Q: I have shoulder length black hair. I would like to have light blonde flashes of color throughout my hair. Should I use
bleach to strip my hair? And can I use a permanent blonde hair color on top of it afterwards to give it a more natural blonde shade?
A: I never advocate attempting to lighten your hair more than 3-4 levels without professional assistance. The hair could be seriously
damaged by trying to remove too much of the natural pigment from the hair. Your best bet is to consult a professional colorist about
having the blonde highlights put in your hair safely.
If you insist on performing this process on your own, you can use a bleaching agent combined with
20-volume peroxide developer. I recommend that you also use a highlighting cap to make sure you avoid getting the bleaching mixture on
your scalp. Most hair bleaches are designed for “off the scalp” use because of their strength.

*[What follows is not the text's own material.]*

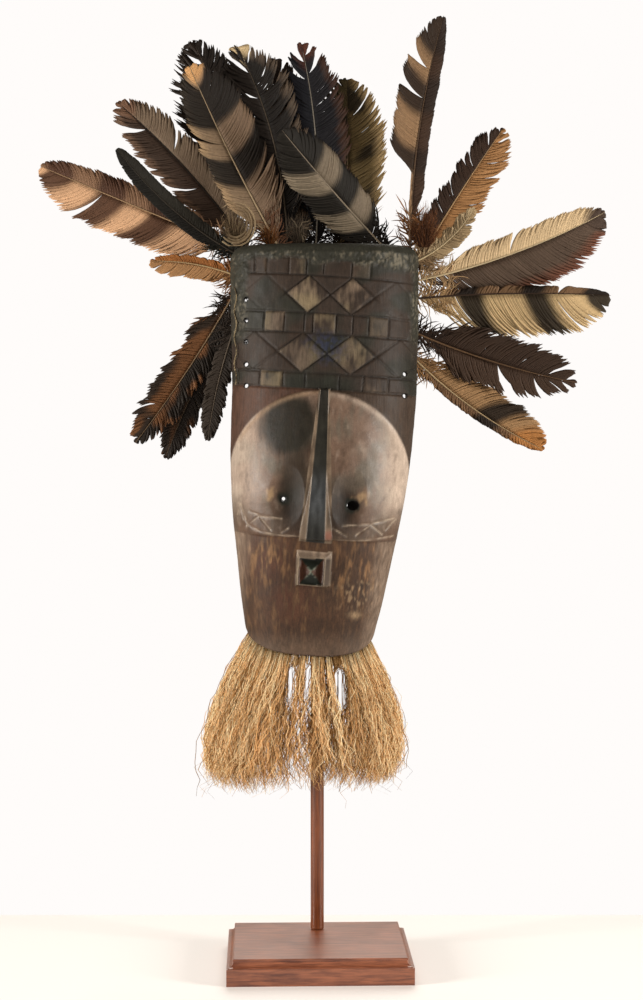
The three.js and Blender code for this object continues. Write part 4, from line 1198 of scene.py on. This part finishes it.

It is also important to closely monitor the progress of the lightening. Depending on the condition
and texture of your hair, you could see rapid lightening and will need to be ready to rinse the hair before the lightening progresses too far.
It is also possible that the lightening process will be slow. In this case, you should remember
that applying heat to the bleach-covered hair speeds up the bleaching process. It is also important to remember that unlike color
application, bleach does not lose its potency. So long as it remains wet it will work. Because of this, you should cover the hair
with a plastic cap to retain the moisture and ensure even lightening.
When it comes to removing the bleach, be sure to rinse the hair with cool water and shampoo it
with a moisture-rich shampoo. The cool water will stop the lightening process and the shampoo will remove the bleach.
Starting with black hair, you may experience unexpected tones in the lightened hair depending on
the contributing pigments of your natural hair color. The most common tones are orange tones, yellow tones and greenish tones.